What is the safest way to apply equivalent facilitation without increasing legal, operational, or reputational risk?
The safest approach is disciplined, evidence-based decision making. Begin by identifying the exact prescriptive requirement at issue and the access objective behind it. Then define the proposed alternative in concrete terms: what it is, who will use it, how it will function, what dependencies it has, and what user outcomes it is supposed to achieve. From there, compare the alternative against the original requirement across the full accessibility spectrum, including ease of use, timeliness, safety, privacy, independence, reliability, and dignity. If any of those dimensions are weaker, the organization should hesitate before calling the solution equivalent.

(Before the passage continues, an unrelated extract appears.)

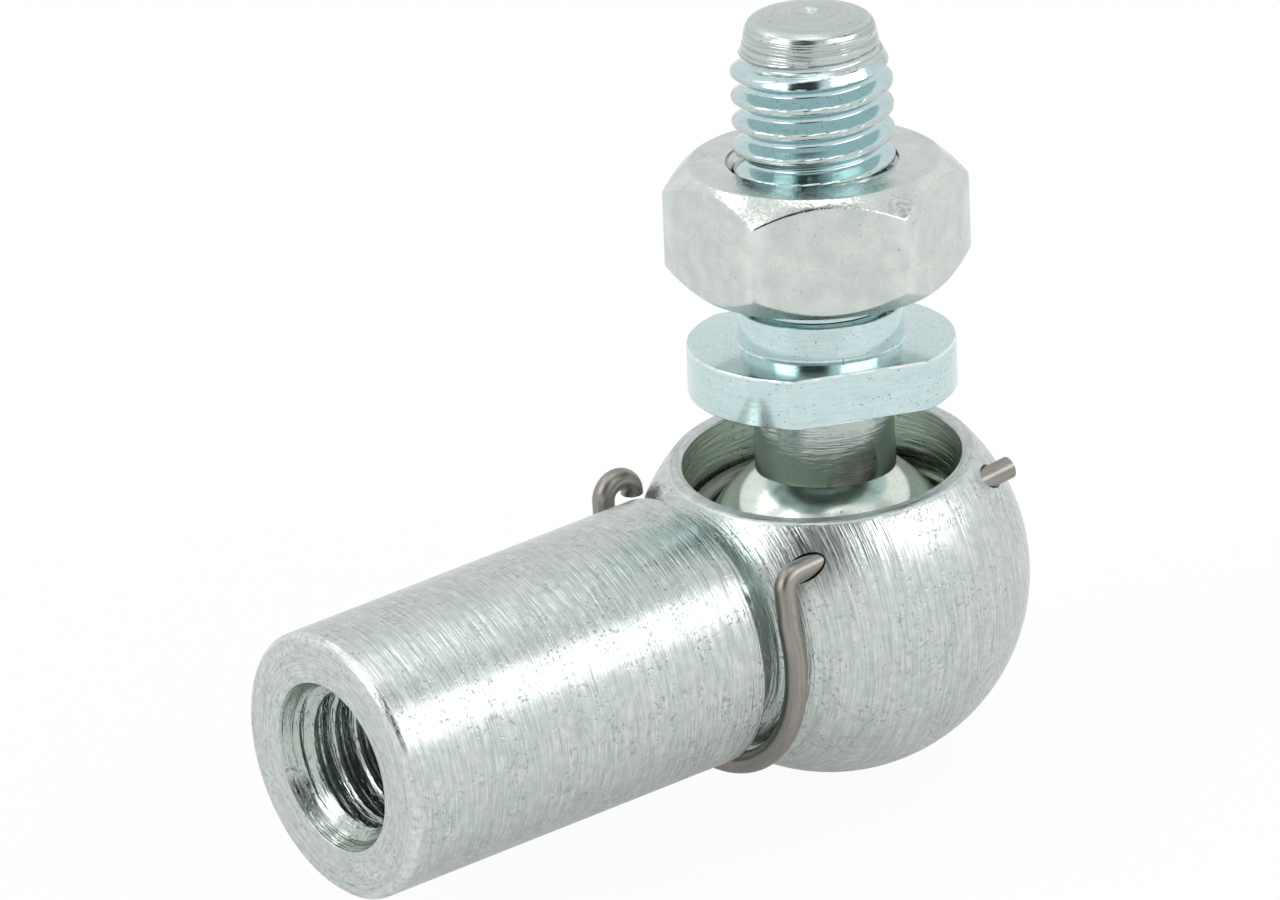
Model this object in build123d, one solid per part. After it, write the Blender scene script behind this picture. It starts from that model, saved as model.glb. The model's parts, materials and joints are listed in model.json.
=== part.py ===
from build123d import *
from math import cos, hypot, radians, sin, sqrt, tan
import os

os.makedirs("parts", exist_ok=True)

# Angle ball joint, size 13 with M8 threads. Millimetres.
# The origin is the centre of the rod thread's mouth. +X runs along the shank to the head, +Z is up.

# socket: shank, head and the groove between them
reach = 30.0                    # rod thread's mouth to the ball's centre
shank_diameter = 13.4
shank_end_chamfer = 0.3
shoulder_round = 0.2
groove_width = 1.0
groove_depth = 1.3
groove_round = 0.3
head_wall = 3.15                # round the ball
parting_flat_radius = 1.0       # where the turned head was cut from its bar

# rod thread, bored to the core diameter of M8
rod_core_diameter = 6.7
rod_thread_depth = 16.0
rod_countersink_depth = 0.8
drill_point_angle = 118.0

# ball cavity
ball_diameter = 13.0
ball_clearance = 0.05
mouth_clearance = 0.25
rim_lip = 0.645                 # from the mouth to the head's outside
rim_cut_margin = 0.5            # beyond the rim, so that the facing cut stays off the shank

# snap ring, which lies on the upper half of the ball
ring_wire = 1.0
ring_contact_angle = 27.0       # above the ball's equator
ring_gap_angle = 40.0
ring_play = 0.05
ring_groove_depth_play = 0.15
ring_groove_width_play = 0.1

# ball stud, from its neck upwards
stud_neck_diameter = 6.8
stud_neck_round = 0.25
collar_clearance = 3.3          # above the socket's rim
collar_diameter = 13.0
collar_flats = 11.0
collar_height = 2.5
collar_chamfer = 0.15
shoulder_step = 0.1             # beyond the thread
shoulder_height = 1.8
shoulder_foot_round = 0.2
relief_depth = 0.6
relief_height = 1.3
thread_diameter = 7.8
thread_run_in = 0.55
thread_beyond_nut = 7.5
end_dome_radius = 12.0
end_edge_radius = 1.3
centre_dimple_diameter = 1.1
centre_dimple_depth = 0.5
flats_direction = -107.0        # the spanner flats' normal, about the stud's own axis

# hexagon nut
nut_gap = 1.15                  # from the stud's shoulder
nut_across_flats = 12.9
nut_corner_round = 0.4
nut_height = 6.1
nut_chamfer_angle = 42.0
nut_face_share = 0.94           # bearing circle against the width across flats
nut_bore_clearance = 0.05
nut_countersink_depth = 0.4
nut_direction = 28.4            # one corner, about the stud's own axis

# how the loose stud leans in its socket
lean_angle = 6.1
lean_direction = 37.8

# safety clip: a pin through the head, a leg, a bow round the neck of the socket, and a hook
clip_wire = 1.1
clip_turn = 1.8                 # about the Z axis, as the sprung wire sits askew
clip_clearance = 0.16           # from the bow to the head
pin_ball_clearance = 0.6
pin_angle = 38.6                # up from the ball's middle
pin_rise = 3.8                  # towards its tip
pin_hole_play = 0.2
pin_tip_length = 0.95
pin_tip_round = 0.3
corner_beyond_head = 1.37
corner_inside_radius = 0.3
leg_angle = 165.0               # where the front leg meets the bow
leg_bend_length = 0.9
bow_shoulder_gap = 0.67
hook_inside_radius = 0.31
hook_end_length = 0.12
hook_clearance = 0.08           # from its end to the head

ball_centre = Vector(reach, 0, 0)
ball_radius = ball_diameter / 2
seat_radius = ball_radius + ball_clearance
mouth_radius = ball_radius + mouth_clearance
head_radius = ball_radius + head_wall
rim_height = sqrt(head_radius**2 - (mouth_radius + rim_lip)**2)
groove_radius = shank_diameter / 2 - groove_depth
head_start = sqrt(head_radius**2 - groove_radius**2)    # from the ball's centre towards the shank
shank_length = reach - head_start - groove_width

collar_bottom = rim_height + collar_clearance
collar_top = collar_bottom + collar_height
shoulder_top = collar_top + shoulder_height
nut_seat = shoulder_top + nut_gap
stud_height = nut_seat + nut_height + thread_beyond_nut

pin_from_centre = ball_radius + pin_ball_clearance + clip_wire / 2
pin_offset = pin_from_centre * cos(radians(pin_angle))
pin_height = pin_from_centre * sin(radians(pin_angle))
pin_in_head = sqrt(head_radius**2 - pin_from_centre**2)
bow_plane = head_start + groove_width - bow_shoulder_gap - clip_wire / 2
bow_radius = sqrt(head_radius**2 - (bow_plane - clip_wire / 2)**2) + clip_clearance + clip_wire / 2


def lathe(outline, axis):
    """Turn a closed half outline, drawn on the XZ plane, about an axis."""
    return revolve(make_face(outline), axis)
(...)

Next, validate the alternative in real conditions. That means involving accessibility specialists, operational stakeholders, and disabled users where possible. Pilot testing is often valuable because it reveals failure points that conference-room discussions miss. The organization should ask practical questions: Will this still work after hours? During emergencies? When internet service is degraded? When the facility is crowded? When the trained staff member is absent? If the answer depends on ideal circumstances, the risk profile is too high. Equivalent facilitation should be resilient, not fragile.
Formal documentation is another key safeguard. Create a written record that explains the rationale, the comparative analysis, the testing performed, the residual risks identified, and the maintenance or training steps required. This not only supports legal defensibility, but also helps operations teams sustain the solution over time. Assign ownership so someone is accountable for monitoring complaints, reviewing effectiveness, and making corrections quickly. A good equivalent facilitation decision is never “set it and forget it.” It is managed like any other critical accessibility control.